C.E.O.s at the PC
By EDITOR Joel Dreyfuss REPORTER Michael Rogers

(FORTUNE Magazine) – Nearly one in eight chief executives of large corporations has a personal computer blinking on his desk, according to a survey by Personal Computing magazine. The results of the survey, published in the magazine's March issue, defy the conventional wisdom that top bosses resist doing their own word processing and data analysis and get underlings to do it for them. ''We anticipated about 5% and we got about 12%,'' said Charles Martin, editor of the magazine. Fifty-nine of 500 top executives surveyed said they used a personal computer in the office. Two said they used two, and one even had three. While home use was not measured, several C.E.O.s volunteered that they had another computer at home.

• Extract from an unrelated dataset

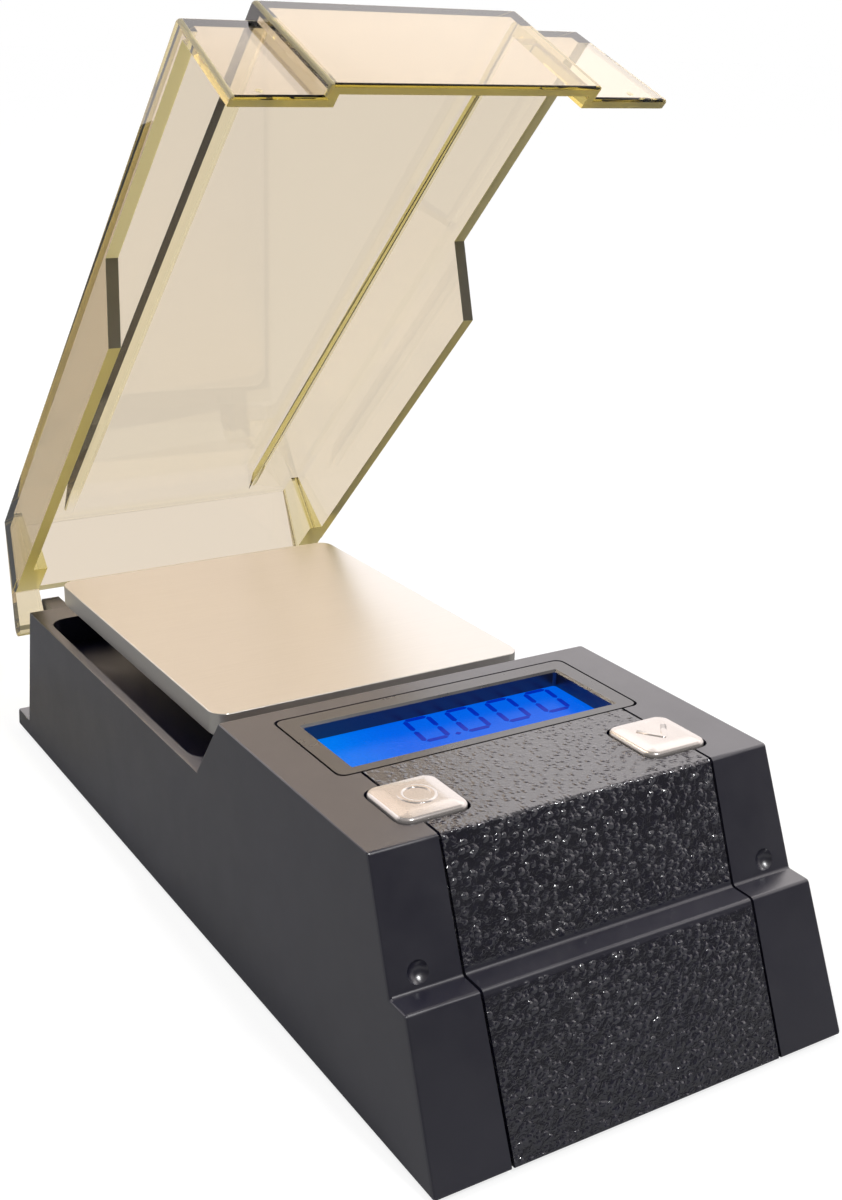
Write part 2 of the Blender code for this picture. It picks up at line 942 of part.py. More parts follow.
def make_load_cell():
    low = (-cell_half_width, cell_front, cell_bottom)
    high = (cell_half_width, cell_rear, cell_top)
    cell = block("load_cell", low, high, cell_aluminium())
    middle = (cell_bottom + cell_top) / 2
    reach = cell_half_width + overrun
    for index, y in enumerate((pan_center - cell_bore_spread / 2, pan_center + cell_bore_spread / 2)):
        cut(cell, rod(f"cell_window_{index}", cell_bore, (-reach, y, middle), (reach, y, middle)))
    low = (-reach, pan_center - cell_bore_spread / 2, middle - cell_slot / 2)
    high = (reach, pan_center + cell_bore_spread / 2, middle + cell_slot / 2)
    cut(cell, block("cell_slot", low, high))
    bore = screw_radius + seat_gap
    for index, y in enumerate(support_screw_places()):
        start = (0.0, y, cell_bottom + screw_radius)
        cut(cell, rod(f"cell_top_bore_{index}", bore, start, (0.0, y, cell_top + overrun), small_sides))
    for index, y in enumerate(cell_screw_places()):
        end = (0.0, y, cell_top - screw_radius)
        cut(cell, rod(f"cell_low_bore_{index}", bore, (0.0, y, cell_bottom - overrun), end, small_sides))
    return cell


def make_screw(name, x, y, head_outer, tip, sizes):
    """A screw from the outer face of its head to its tip, up or down, with a cross drive in the head."""
    radius, head_radius, head_height = sizes
    up = tip > head_outer
    sign = 1.0 if up else -1.0
    under_head = head_outer + sign * head_height
    shank = [
        (0.0, tip),
        (radius - screw_tip, tip),
        (radius, tip - sign * screw_tip),
        (radius, under_head),
        (head_radius, under_head),
        (head_radius, head_outer),
        (0.0, head_outer),
    ]
    profile = shank if up else list(reversed(shank))
    screw = turned(name, profile, (x, y, 0.0), material=screw_steel())
    share = head_radius / screw_head_radius
    long = drive_length * share / 2
    short = drive_width * share / 2
    floor = head_outer + sign * drive_depth * share
    outside = head_outer - sign * overrun
    for index, (across, deep) in enumerate(((long, short), (short, long))):
        low = (x - across, y - deep, min(floor, outside))
        high = (x + across, y + deep, max(floor, outside))
        cut(screw, block(f"{name}_drive_{index}", low, high))
    return screw


def make_screws():
    large = (screw_radius, screw_head_radius, screw_head_height)
    for index, (x, y) in enumerate(case_screw_places()):
        make_screw(f"case_screw_{index + 1}", x, y, screw_sink, screw_length, large)
    for index, y in enumerate(cell_screw_places()):
        make_screw(f"load_cell_screw_{index + 1}", 0.0, y, screw_sink, cell_top - 2 * screw_radius, large)
    for index, y in enumerate(support_screw_places()):
        tip = cell_bottom + screw_radius + pan_play
        make_screw(f"support_screw_{index + 1}", 0.0, y, plate_top - screw_sink, tip, large)
    small = (board_screw_radius, board_screw_head_radius, board_screw_head_height)
    for index, (x, y) in enumerate(board_screw_places()):
        head = board_bottom - seat_gap - board_screw_head_height
        make_screw(f"board_screw_{index + 1}", x, y, head, board_bottom + board_screw_length, small)
    stop_y = (stem_front + stem_rear) / 2
    rod(
        "overload_stop_screw",
        stop_radius,
        (0.0, stop_y, stop_recess),
        (0.0, stop_y, cell_bottom - seat_gap),
        small_sides,
        screw_steel(),
    )


def make_base_cover():
    front = front_inner_y(base_thickness) + seat_gap
    rear = rear_inner_y(base_thickness) - seat_gap
    plate = [(front, 0.0), (rear, 0.0), (rear, base_thickness), (front, base_thickness)]
    cover = drafted("base_cover", plate, lambda z: body_side(z) - case_wall - seat_gap, black_plastic())
    low = (-bay_half_length - bay_wall, bay_front - bay_wall, base_thickness - bite)
    high = (bay_half_length + bay_wall, bay_rear + bay_wall, bay_roof + bay_wall)
    join(cover, block("battery_box", low, high))
    low = (-bay_half_length, bay_front, -overrun)
    cut(cover, block("battery_bay", low, (bay_half_length, bay_rear, bay_roof)))
    add_cell_seats(cover)
    cut_cover_holes(cover)
    for side, sign in both_sides(1.0):
        start = (sign * (bay_half_length - overrun), door_pivot_y, door_pivot_z)
        end = (sign * (bay_half_length + door_pin_length), door_pivot_y, door_pivot_z)
        cut(cover, rod(f"{side}_door_socket", door_pin_radius + door_pin_gap, start, end, small_sides))
    return cover


def add_cell_seats(cover):
    clamp_front = cell_screw_places()[0] - cell_screw_margin
    low = (-cell_half_width, clamp_front, base_thickness - bite)
    high = (cell_half_width, cell_rear, base_thickness + cell_seat)
    join(cover, block("cell_seat", low, high))
    stop_y = (stem_front + stem_rear) / 2
    foot = (0.0, stop_y, base_thickness - bite)
    top = (0.0, stop_y, base_thickness + stop_boss_height)
    join(cover, rod("stop_boss", stop_radius + case_wall, foot, top))
    bottom = (0.0, stop_y, -overrun)
    above = (0.0, stop_y, base_thickness + stop_boss_height + overrun)
    cut(cover, rod("stop_bore", stop_radius + seat_gap, bottom, above, small_sides))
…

Though it comes as no surprise that John Young of Hewlett-Packard and Charles E. Exley Jr. of NCR use PCs, the survey showed that C.E.O.s of high- tech companies aren't the only ones bitten by the bug. Mack Trucks C.E.O. John Curcio, Duke Power Chairman William Lee, C.E.O. J. Tylee Wilson of R.J. Reynolds, and Quaker Oats Chairman William Smithburg all turned out to be computer buffs. Procter & Gamble Chairman Owen Butler reportedly uses his to build spreadsheets and dabble in programming. One indication of IBM's domination of the corporate market: 25 C.E.O.s reported using the IBM PC, vs. three Apple IIs and one lonely Macintosh.